Zastanawiacie się, w co zagrać podczas spotkania ze znajomymi czy rodzinnego wieczoru? Bohaterka dzisiejszej recenzji to tytuł, który aż się prosi do wyjęcia na stół przy takiej okazji.
Pierwsza osada od Naszej Księgarni to gra, która udowadnia, że nie trzeba skomplikowanych reguł, by zapewnić wciągającą i satysfakcjonującą rozgrywkę.
Wystarczy kilkanaście minut, by stworzyć własną, tętniącą życiem osadę, w której każda karta ma znaczenie. Chcesz wiedzieć, dlaczego ta prosta układanka podbija serca graczy? Przeczytaj naszą pełną recenzję, a przekonasz się, że w świecie Pierwszej osady liczy się każdy ruch!
Recenzja jest efektem współpracy recenzenckiej/współpracy reklamowej z Wydawnictwem. Wydawnictwo nie miało wglądu w tekst przed jego publikacją, ani wpływu na naszą opinię o grze.
CO ZAWIERA GRA
W prostokątnym, zgrabnym pudełku (takim wielkości gier z serii Ekosystem) znajdziemy sporą liczbę kart w dwóch kategoriach: kart wyspy i kart kupca.
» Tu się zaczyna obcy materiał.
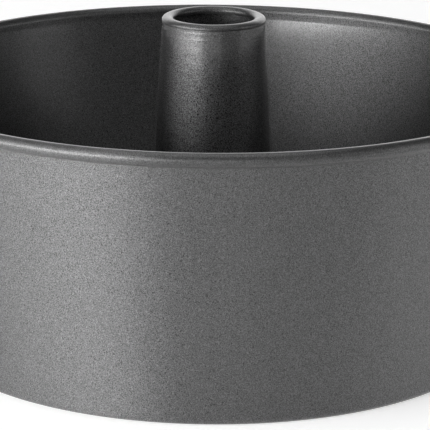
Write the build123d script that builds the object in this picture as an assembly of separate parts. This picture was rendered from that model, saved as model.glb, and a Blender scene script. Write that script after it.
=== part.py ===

Do tego wszystkiego dostajemy (bardzo przydatne) ściągawki dla graczy, notes do liczenia punktów i ołówek.
W pudełku znajdziemy plastikową wypraskę – dokładnie taką jak w każdej grze z serii Ekosystem. Porządkuje ona nam elementy gry. Choć można by marudzić, że pudełko jest sporo za duże, że mogłoby być jak w grach karcianych konkurencyjnych wydawnictw. Ale Nasza Księgarnia trzyma się takiego rodzaju pudełek i tyle. Nie ma co tu dyskutować bo realia produkcyjne jakie wszyscy wiedzą.
Instrukcja to tradycyjnie wzór do naśladowania. Od początku istnienia wydawnictwa mamy bardzo przemyślany układ, który jest po prostu czytelny i zdecydowanie ułatwia zrozumienie zasad.
CEL GRY
Cel naszej zabawy najlepiej opisuje fragment z instrukcji:
„Jesteście osadnikami poszukującymi nowych lądów. Właśnie odkryliście niezamieszkane wyspy! Każdy gracz przejmuje władzę nad jedną z nich. To od was zależy, w jakim kierunku rozwijać się będą wasze wyspy i jak je zagospodarujecie.
Im lepiej zaplanujecie rozwój wyspy, tym więcej punktów zdobędziecie – każdy rodzaj kart da wam punkty za coś innego. Dodatkowe punkty zdobędziecie, jeśli waszą wyspę odwiedzać będą kupcy”.
PRZYGOTOWANIE GRY
Budownicze zapędy trzeba sobie nieco zorganizować. W tym celu bierzemy ściągawkę (z zasadami punktowania poszczególnych kart).
Tasujemy karty wyspy, rozdajemy każdemu graczowi po 2 karty a z pozostałych kart tworzymy zakryty stos zwany stosem wyspy. Odkrywamy z góry stosu dwie wierzchnie karty i kładziemy je obok stosu.
Pozostaje nam ogarnięcie kart Kupca. Tasujemy je i tworzymy zakryty stos – będzie to stos kupca. Wierzchnią kartę z tego stosu odkrywamy umieszczając ją obok niego.
Wszystko gotowe. Czas na tworzenie naszych osad.